Rat Indian Creek is one of the Yukon’s best-controlled excavations, with 17 radiocarbon dates in seven levels spanning 2430 ± 60 years ago to White Contact. Early and late uses of boulder spalls, chitho scrapers (Figure 2d) and bone, antler and pebble cores are similar, but bifacial chert tools decrease and scrapers and cores change 1200 years ago. The level 6/6A components lack burins but correlate with many sites in western and central Alaska and the pre-800year-old Taye Lake phase in the southwest Yukon. It has similar points and bifaces to Aishihik. Its post-1220 year-old tools resemble those found in Alaska, southwest Yukon and northwest Mackenzie District.
The Old Chief sequence resembles that of Rat Indian Creek, with Klo-Kut contracting stemmed points appearing in the Old Chief phase 1300 years ago, indicating the adoption of the bow and arrow and suggesting continuity from the Old Chief phase to the Klo-Kut site. The latter is located just downriver at Old Crow. Klo-Kut, a Gwich’in spring caribou water-crossing site beginning 1700 years ago, includes artifacts like those in the upper levels of Rat Indian Creek and continues the Dene sequence forward to White Contact in the 1800s. Continuity within the archaeological sequence in Porcupine River sites supports a hypothesis of in situ development. Ancestral Gwich’in adopted their bifacial stone technology and contracting stem Klo-Kut (Kavik) arrowheads from Alaskan tribes, the Klo-Kut arrowhead being an excellent marker for tracing Dene to the southwest Yukon and to the Interior Plateau of British Columbia.

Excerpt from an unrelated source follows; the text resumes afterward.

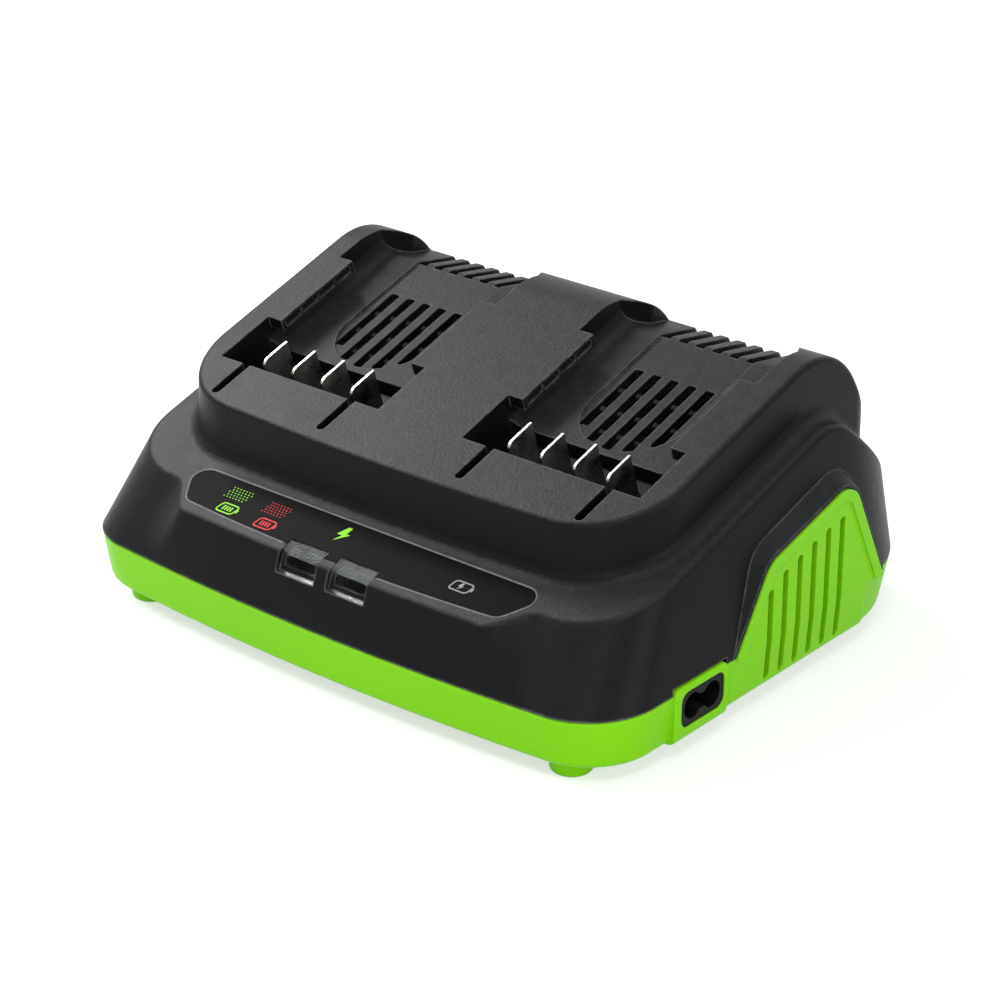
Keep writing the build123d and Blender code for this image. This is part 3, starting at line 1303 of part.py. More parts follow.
with BuildPart() as indicator_board:
    with BuildSketch(ledge_plane(LIGHT_BOARD_TOP)):
        with Locations((0, (LIGHT_BOARD_FRONT + LIGHT_BOARD_REAR) / 2)):
            Rectangle(2 * LIGHT_BOARD_HALF_X, LIGHT_BOARD_REAR - LIGHT_BOARD_FRONT)
        for post_x in LIGHT_POST_XS:
            with Locations((post_x, LIGHT_POST_ALONG)):
                Circle(LIGHT_PEG_RADIUS + LIGHT_PEG_FIT, mode=Mode.SUBTRACT)
    extrude(amount=-LIGHT_BOARD_THICK)
indicator_board.part.label = "indicator_board"
export_step(indicator_board.part, "parts/indicator_board.step")

with BuildPart() as indicator_leds:
    with BuildSketch(ledge_plane(LIGHT_BOARD_TOP + SEAT_GAP)):
        for lens_x in LENS_XS:
            for led_offset in LED_OFFSETS:
                with Locations((lens_x + led_offset, LED_ALONG)):
                    Rectangle(LED_SIZE, LED_SIZE)
    extrude(amount=LED_HEIGHT)
indicator_leds.part.label = "indicator_leds"
export_step(indicator_leds.part, "parts/indicator_leds.step")

# ---------------------------------------------------------------- large parts on the main board


with BuildPart() as transformer_core:
    with Locations((*CORE_POINT, PARTS_Z)):
        Box(CORE_LENGTH, CORE_DEPTH, CORE_HEIGHT, align=ON_BOARD)
        with Locations((0, 0, CORE_YOKE)):
            with GridLocations(CORE_LEG + CORE_WINDOW, 0, 2, 1):
                Box(
                    CORE_WINDOW, 2 * CORE_DEPTH, CORE_HEIGHT - 2 * CORE_YOKE, align=ON_BOARD,
                    mode=Mode.SUBTRACT,
                )
transformer_core.part.label = "transformer_core"
export_step(transformer_core.part, "parts/transformer_core.step")

with BuildPart() as transformer_winding:
    with BuildSketch(Plane.XY.offset(PARTS_Z + CORE_YOKE + WINDING_GAP)):
        with Locations(CORE_POINT):
            RectangleRounded(WINDING_LENGTH, WINDING_DEPTH, WINDING_CORNER)
            Rectangle(CORE_LEG + 2 * WINDING_GAP, CORE_DEPTH + 2 * WINDING_GAP, mode=Mode.SUBTRACT)
    extrude(amount=CORE_HEIGHT - 2 * CORE_YOKE - 2 * WINDING_GAP)
transformer_winding.part.label = "transformer_winding"
export_step(transformer_winding.part, "parts/transformer_winding.step")

with BuildPart() as bulk_capacitors:
    for point in BULK_POINTS:
        with Locations((*point, PARTS_Z)):
            Cylinder(BULK_RADIUS, BULK_HEIGHT, align=ON_BOARD)
    fillet(bulk_capacitors.edges().filter_by(GeomType.CIRCLE), BULK_EDGE_RADIUS)
bulk_capacitors.part.label = "bulk_capacitors"
export_step(bulk_capacitors.part, "parts/bulk_capacitors.step")

with BuildPart() as choke:
    with Locations((*CHOKE_POINT, PARTS_Z + CHOKE_RADIUS)):
        Cylinder(CHOKE_RADIUS, CHOKE_WIDTH, rotation=(0, 90, 0))
        Cylinder(CHOKE_BORE_RADIUS, 2 * CHOKE_WIDTH, rotation=(0, 90, 0), mode=Mode.SUBTRACT)
    fillet(choke.edges().filter_by(GeomType.CIRCLE), CHOKE_EDGE_RADIUS)
choke.part.label = "choke"
export_step(choke.part, "parts/choke.step")

with BuildPart() as film_capacitor:
    with Locations((*FILM_POINT, PARTS_Z)):
        Box(FILM_LENGTH, FILM_DEPTH, FILM_HEIGHT, align=ON_BOARD)
    fillet(film_capacitor.edges(), FILM_EDGE_RADIUS)
film_capacitor.part.label = "film_capacitor"
export_step(film_capacitor.part, "parts/film_capacitor.step")

with BuildPart() as fuse:
    with Locations((*FUSE_POINT, PARTS_Z + FUSE_CAP_RADIUS)):
        Cylinder(FUSE_RADIUS, FUSE_LENGTH, rotation=(90, 0, 0))
        for end in (-1, 1):
            with Locations((0, end * (FUSE_LENGTH - FUSE_CAP_LENGTH) / 2, 0)):
                Cylinder(FUSE_CAP_RADIUS, FUSE_CAP_LENGTH, rotation=(90, 0, 0))
fuse.part.label = "fuse"
export_step(fuse.part, "parts/fuse.step")


def make_heat_sink(point):
    """Upright plate with fins to the rear, standing on the main board."""
    with BuildPart() as sink:
        with Locations((*point, PARTS_Z)):
            Box(SINK_LENGTH, SINK_PLATE, SINK_HEIGHT, align=(Align.CENTER, Align.MAX, Align.MIN))
            with GridLocations(SINK_FIN_PITCH, 0, SINK_FIN_COUNT, 1):
                Box(SINK_FIN_THICK, SINK_FIN_REACH, SINK_HEIGHT, align=(Align.CENTER, Align.MIN, Align.MIN))
    return sink.part


primary_heat_sink = make_heat_sink(PRIMARY_SINK_POINT)
primary_heat_sink.label = "primary_heat_sink"
export_step(primary_heat_sink, "parts/primary_heat_sink.step")

secondary_heat_sink = make_heat_sink(SECONDARY_SINK_POINT)
secondary_heat_sink.label = "secondary_heat_sink"
export_step(secondary_heat_sink, "parts/secondary_heat_sink.step")

with BuildPart() as power_transistors:
    for point in (PRIMARY_SINK_POINT, SECONDARY_SINK_POINT):
        for offset in TRANSISTOR_OFFSETS:
            with Locations((point[0] + offset, point[1] - SINK_PLATE - SEAT_GAP, PARTS_Z + TRANSISTOR_RISE)):
                Box(
                    TRANSISTOR_LENGTH, TRANSISTOR_THICK, TRANSISTOR_HEIGHT,
                    align=(Align.CENTER, Align.MAX, Align.MIN),
                )
power_transistors.part.label = "power_transistors"
export_step(power_transistors.part, "parts/power_transistors.step")

# ---------------------------------------------------------------- cooling fan

FAN_PLANE = Plane(origin=(FAN_X, FAN_Y, FAN_Z), x_dir=(0, 1, 0), z_dir=(1, 0, 0))

with BuildPart(FAN_PLANE) as fan_frame:
    Box(FAN_SIZE, FAN_SIZE, FAN_DEPTH)
    fillet(fan_frame.edges().filter_by(Axis.X), FAN_CORNER)
    Cylinder(FAN_BORE_RADIUS, 2 * FAN_DEPTH, mode=Mode.SUBTRACT)
    with GridLocations(FAN_HOLE_PITCH, FAN_HOLE_PITCH, 2, 2):
        Cylinder(FAN_HOLE_RADIUS, 2 * FAN_DEPTH, mode=Mode.SUBTRACT)
    with Locations((0, 0, -FAN_DEPTH / 2)):
        Cylinder(FAN_DISC_RADIUS, FAN_DISC_THICK, align=(Align.CENTER, Align.CENTER, Align.MIN))
        with PolarLocations((FAN_BORE_RADIUS + FAN_DISC_RADIUS) / 2, FAN_STRUTS):
            Box(
                FAN_BORE_RADIUS - FAN_DISC_RADIUS + 2, FAN_STRUT_WIDTH, FAN_DISC_THICK,
                align=(Align.CENTER, Align.CENTER, Align.MIN),
            )
        Cylinder(
            FAN_PIN_RADIUS, FAN_DISC_THICK + FAN_PIN_LENGTH, align=(Align.CENTER, Align.CENTER, Align.MIN)
        )
fan_frame.part.label = "fan_frame"
export_step(fan_frame.part, "parts/fan_frame.step")

with BuildPart(FAN_PLANE) as fan_rotor:
    with Locations((0, 0, ROTOR_HUB_BACK)):
        Cylinder(
            ROTOR_HUB_RADIUS, ROTOR_HUB_FRONT - ROTOR_HUB_BACK, align=(Align.CENTER, Align.CENTER, Align.MIN)
        )
    fillet(fan_rotor.edges().filter_by(GeomType.CIRCLE).group_by(Axis.X)[-1], ROTOR_HUB_EDGE)
    blade_length = ROTOR_BLADE_REACH - ROTOR_HUB_RADIUS + 1
    with Locations((0, 0, ROTOR_BLADE_Z)):
        with PolarLocations(ROTOR_BLADE_REACH - blade_length / 2, ROTOR_BLADES):
            Box(blade_length, ROTOR_BLADE_CHORD, ROTOR_BLADE_THICK, rotation=(ROTOR_BLADE_PITCH, 0, 0))
    with Locations((0, 0, ROTOR_HUB_BACK - 1)):
        Cylinder(
            FAN_PIN_RADIUS + FAN_RUNNING_GAP, FAN_PIN_LENGTH + 1,
            align=(Align.CENTER, Align.CENTER, Align.MIN), mode=Mode.SUBTRACT,
        )
fan_rotor.part.label = "fan_rotor"
export_step(fan_rotor.part, "parts/fan_rotor.step")
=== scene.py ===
"""Studio picture of a two-bay charger for power tool batteries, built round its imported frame."""

from __future__ import annotations

import logging
import math
from dataclasses import dataclass
from enum import Enum

import bmesh
import bpy
from bmesh.types import BMesh
from bpy.types import Material, Mesh, Node, NodeOutputs, NodeSocket, NodeTree, Object
from mathutils import Matrix, Vector

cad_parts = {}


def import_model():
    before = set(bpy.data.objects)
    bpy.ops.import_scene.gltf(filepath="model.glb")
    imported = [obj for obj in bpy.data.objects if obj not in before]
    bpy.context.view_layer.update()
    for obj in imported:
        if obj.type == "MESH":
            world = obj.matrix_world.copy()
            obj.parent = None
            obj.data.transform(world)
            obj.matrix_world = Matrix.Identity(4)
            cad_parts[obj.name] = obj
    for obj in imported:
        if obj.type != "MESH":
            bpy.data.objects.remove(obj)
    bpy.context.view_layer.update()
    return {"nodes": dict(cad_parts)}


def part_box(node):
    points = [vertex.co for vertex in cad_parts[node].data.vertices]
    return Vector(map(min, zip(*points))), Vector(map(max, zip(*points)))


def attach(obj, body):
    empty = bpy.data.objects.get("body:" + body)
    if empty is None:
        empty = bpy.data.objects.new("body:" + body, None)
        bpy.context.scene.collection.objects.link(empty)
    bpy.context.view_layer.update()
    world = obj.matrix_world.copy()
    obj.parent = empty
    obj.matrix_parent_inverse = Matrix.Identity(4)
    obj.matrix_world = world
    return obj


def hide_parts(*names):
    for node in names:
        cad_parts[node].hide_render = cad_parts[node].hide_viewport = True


LOG = logging.getLogger("charger")
MM = 0.001
RIGHT_ANGLE = 90

Rgb = tuple[float, float, float]
Point = tuple[float, float]
Place = tuple[float, float, float]

# The standard curve between a written colour and linear light
CURVE_KNEE = 0.04045
CURVE_SLOPE = 12.92
CURVE_LIFT = 0.055
CURVE_POWER = 2.4

# The kind of a Geometry Nodes input by its default value, where None stands for a mesh
SOCKETS = {float: "NodeSocketFloat", int: "NodeSocketInt", type(None): "NodeSocketGeometry"}

# The colour sockets of a Mix node, and the yes-or-no one of a Random Value node
MIX_LOW, MIX_HIGH, MIX_RESULT = 6, 7, 2
BOOLEAN_RESULT = 3

# Ranges that values are mapped from: a plain share, and where most of a noise texture's grey lies
UNIT = (0.0, 1.0)
NOISE_RANGE = (0.3, 0.7)
BEVEL_SAMPLES = 4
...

Some archaeologists tie Yukon Dene outmigration with land temporarily affected by 1200 year-old White River ashfall from a nearby Alaskan volcano, an event concurrent with the Tanana-Gwich’in language split. But the ashfall never reached the Porcupine Gwich’in, and would not have affected their movement.
Indications of heavy pre - and post-Contact fishing exist at the nearby Dechyoo Njit camp. There, Dene used long, round-fronted snowshoes for hunting on fresh snow and short, pointed, upturned snowshoes for breaking trails. Subsistence came from ice fishing and hare - and ptarmigan-snaring in late winter, and hunting for porcupine, spruce grouse, caribou, and moose. In the far northwest, the Gwich’in hunted the Porcupine caribou herd in spring and summer, and sub-herds and other animals in winter. They extensively used wooden caribou fences, but only mid-Contact period fence remains have survived. A Black Fox Creek fence had protohistoric stone-adze-cut stumps, but older ones are inferred because 8000 years of stable spruce forest-tundra may have allowed stable caribou migration routes and provided wood for fence construction. For this, two long rows of poles, oriented transversely across low valleys, converged in a brush corral interlaced with rawhide snares where 80-150 caribou were trapped and killed with arrows and lances.